House Speaker Nancy Pelosi and the late Rep. John Lewis, D-Ga., were born in 1940. Pelosi, born to the mayor of Baltimore, is the greatest speaker ever, with finesse that amazes me. Just watch her pass President Joe Biden’s infrastructure bills when jaded pundits said it couldn’t be done.

Here’s the urbane jest. Biden is in the “silent” generation, so named partly because they did not have a president. Then he was elected president in late life.

Hearing of the 1930s from my parents — a professor and doctor — I know another reason to cherish its children. They grew up with President Franklin Roosevelt.

From his jaunty voice, they absorbed American fairness, decency and optimism, reassuring in the worst of times. My father, son of a widowed nurse, recalls weeping women along his paper route the day the beloved leader died.

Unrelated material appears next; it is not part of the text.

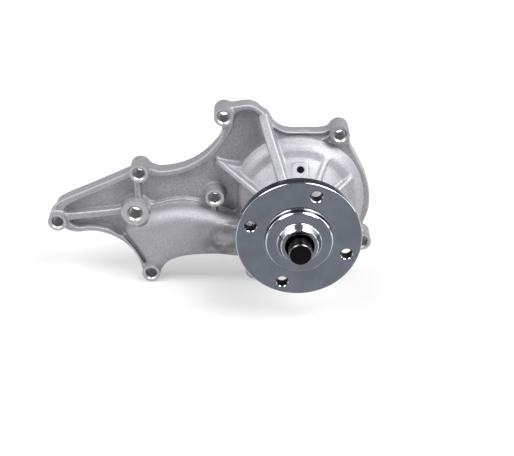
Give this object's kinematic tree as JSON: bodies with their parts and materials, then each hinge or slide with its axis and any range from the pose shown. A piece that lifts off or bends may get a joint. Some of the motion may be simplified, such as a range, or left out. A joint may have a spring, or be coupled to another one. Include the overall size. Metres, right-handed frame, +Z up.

Sondheim’s early duet from “West Side Story” — “One Hand, One Heart” — is a dream of a wedding that can never be, for Maria and Tony. As the lovers act out vows in a modest bridal shop, holding hands alone, it becomes real, if only for that moment.

“Tonight” shimmers with promise. I sang it the day my new love Michael Lewis was on a plane bound to see me in California.

Sondheim made a day like that into dreams that last forever.

Jamie Stiehm may be reached at JamieStiehm.com. To read her weekly column and find out more about Creators Syndicate columnists and cartoonists, please visit creators. com.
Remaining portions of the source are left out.